### Problem to solve
Please copy all the lines that follow, word for word.

--- Begin ---

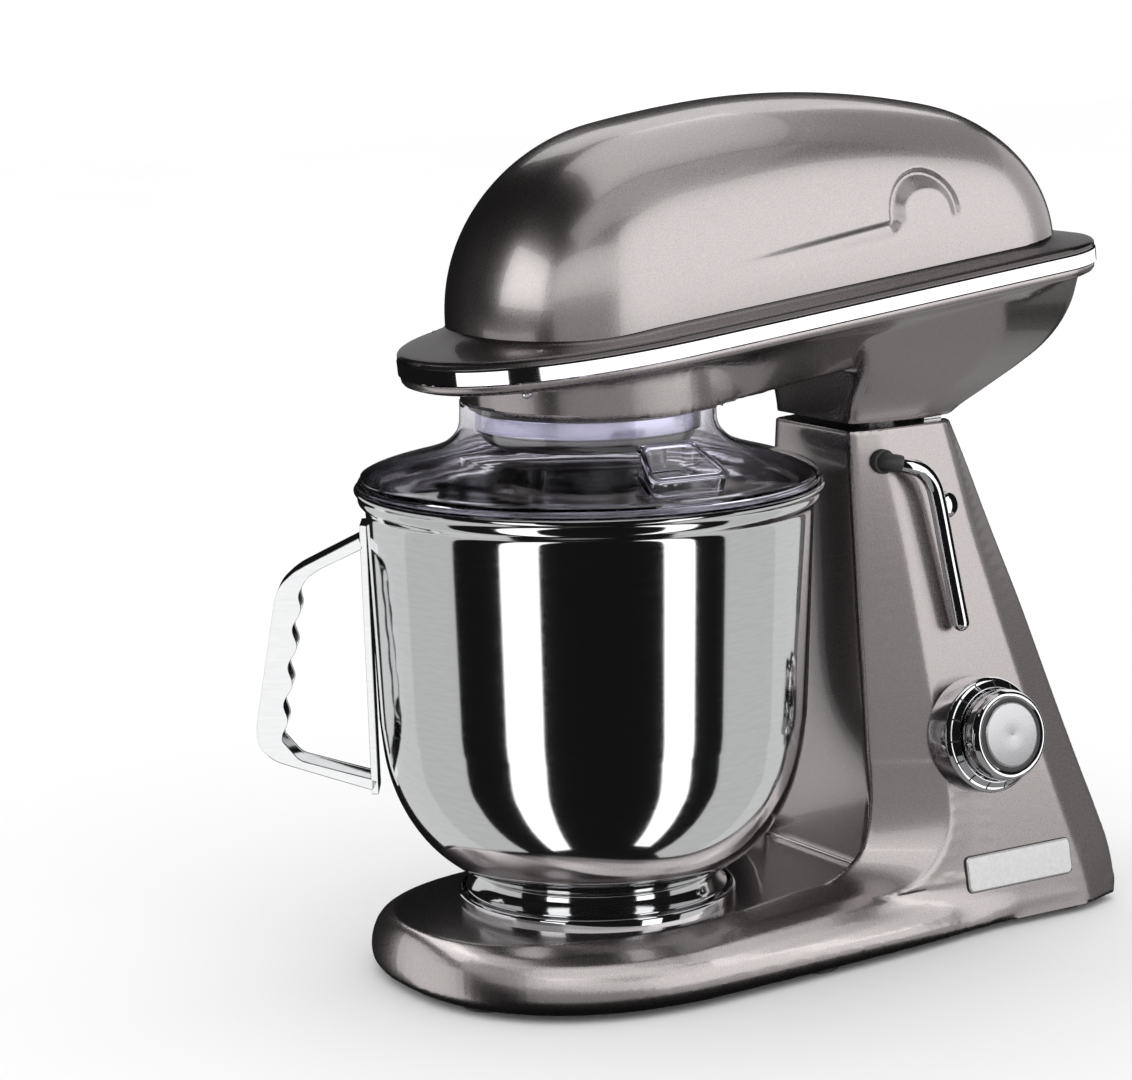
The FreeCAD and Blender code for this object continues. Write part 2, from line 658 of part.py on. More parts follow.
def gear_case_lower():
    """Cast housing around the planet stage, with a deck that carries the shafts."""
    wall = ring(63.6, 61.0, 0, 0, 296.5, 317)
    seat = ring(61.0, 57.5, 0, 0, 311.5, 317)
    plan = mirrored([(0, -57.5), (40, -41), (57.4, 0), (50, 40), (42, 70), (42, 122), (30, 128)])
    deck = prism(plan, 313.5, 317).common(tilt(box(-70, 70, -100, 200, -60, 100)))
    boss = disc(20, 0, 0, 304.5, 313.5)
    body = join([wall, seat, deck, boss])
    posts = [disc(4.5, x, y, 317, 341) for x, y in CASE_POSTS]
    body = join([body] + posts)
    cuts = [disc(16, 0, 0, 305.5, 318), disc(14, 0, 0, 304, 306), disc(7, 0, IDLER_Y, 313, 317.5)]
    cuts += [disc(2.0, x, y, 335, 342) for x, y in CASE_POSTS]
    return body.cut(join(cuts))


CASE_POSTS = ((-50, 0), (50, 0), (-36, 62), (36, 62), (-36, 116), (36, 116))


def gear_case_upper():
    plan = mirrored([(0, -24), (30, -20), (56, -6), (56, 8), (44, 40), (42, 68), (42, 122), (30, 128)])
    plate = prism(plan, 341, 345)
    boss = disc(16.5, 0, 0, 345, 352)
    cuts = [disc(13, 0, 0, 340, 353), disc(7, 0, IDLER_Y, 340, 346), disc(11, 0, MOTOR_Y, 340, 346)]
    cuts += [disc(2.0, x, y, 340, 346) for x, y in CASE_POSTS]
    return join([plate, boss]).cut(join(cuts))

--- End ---

### Exercise response
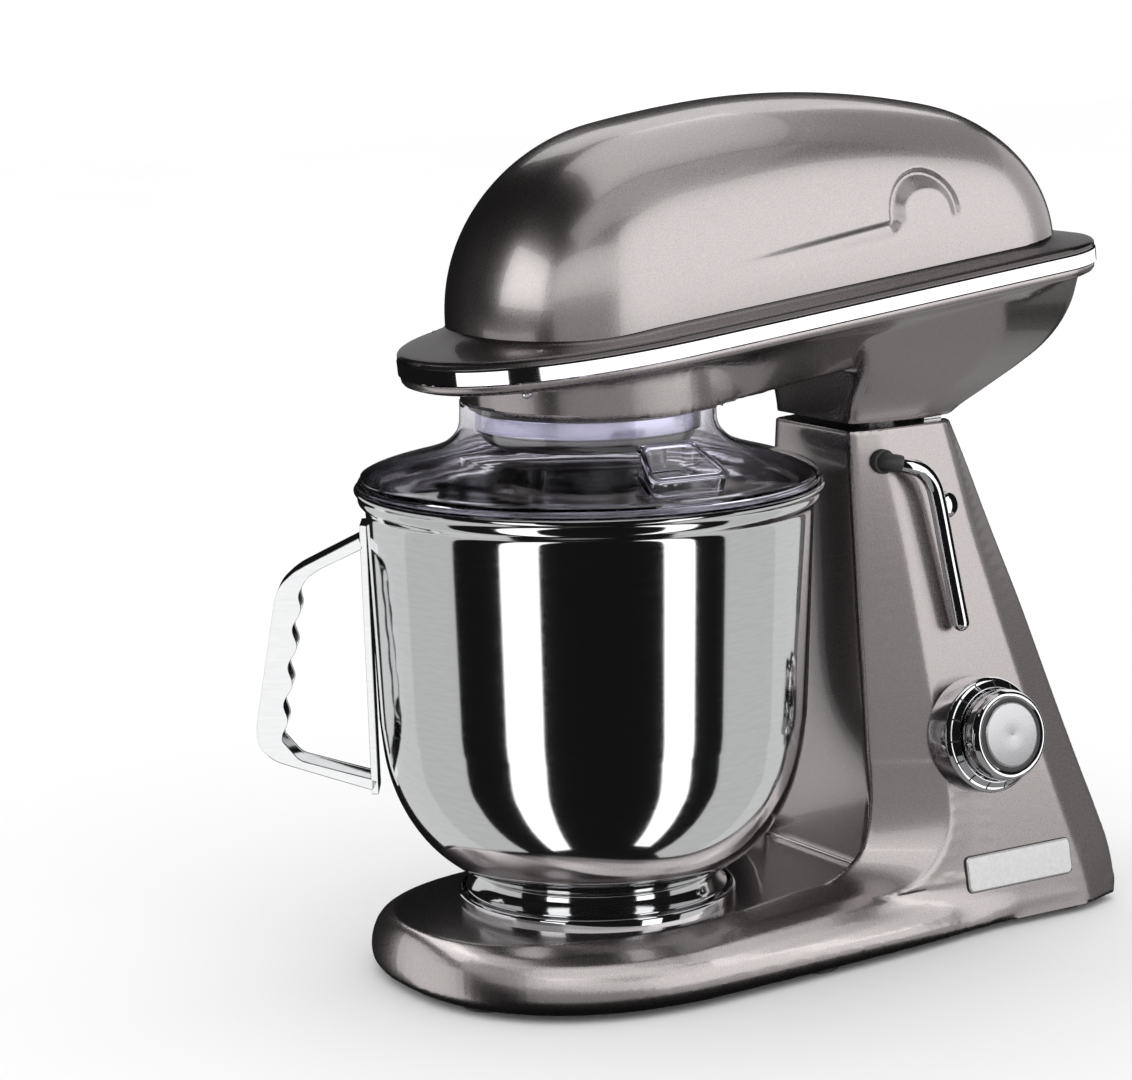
The FreeCAD and Blender code for this object continues. Write part 2, from line 658 of part.py on. More parts follow.
def gear_case_lower():
    """Cast housing around the planet stage, with a deck that carries the shafts."""
    wall = ring(63.6, 61.0, 0, 0, 296.5, 317)
    seat = ring(61.0, 57.5, 0, 0, 311.5, 317)
    plan = mirrored([(0, -57.5), (40, -41), (57.4, 0), (50, 40), (42, 70), (42, 122), (30, 128)])
    deck = prism(plan, 313.5, 317).common(tilt(box(-70, 70, -100, 200, -60, 100)))
    boss = disc(20, 0, 0, 304.5, 313.5)
    body = join([wall, seat, deck, boss])
    posts = [disc(4.5, x, y, 317, 341) for x, y in CASE_POSTS]
    body = join([body] + posts)
    cuts = [disc(16, 0, 0, 305.5, 318), disc(14, 0, 0, 304, 306), disc(7, 0, IDLER_Y, 313, 317.5)]
    cuts += [disc(2.0, x, y, 335, 342) for x, y in CASE_POSTS]
    return body.cut(join(cuts))


CASE_POSTS = ((-50, 0), (50, 0), (-36, 62), (36, 62), (-36, 116), (36, 116))


def gear_case_upper():
    plan = mirrored([(0, -24), (30, -20), (56, -6), (56, 8), (44, 40), (42, 68), (42, 122), (30, 128)])
    plate = prism(plan, 341, 345)
    boss = disc(16.5, 0, 0, 345, 352)
    cuts = [disc(13, 0, 0, 340, 353), disc(7, 0, IDLER_Y, 340, 346), disc(11, 0, MOTOR_Y, 340, 346)]
    cuts += [disc(2.0, x, y, 340, 346) for x, y in CASE_POSTS]
    return join([plate, boss]).cut(join(cuts))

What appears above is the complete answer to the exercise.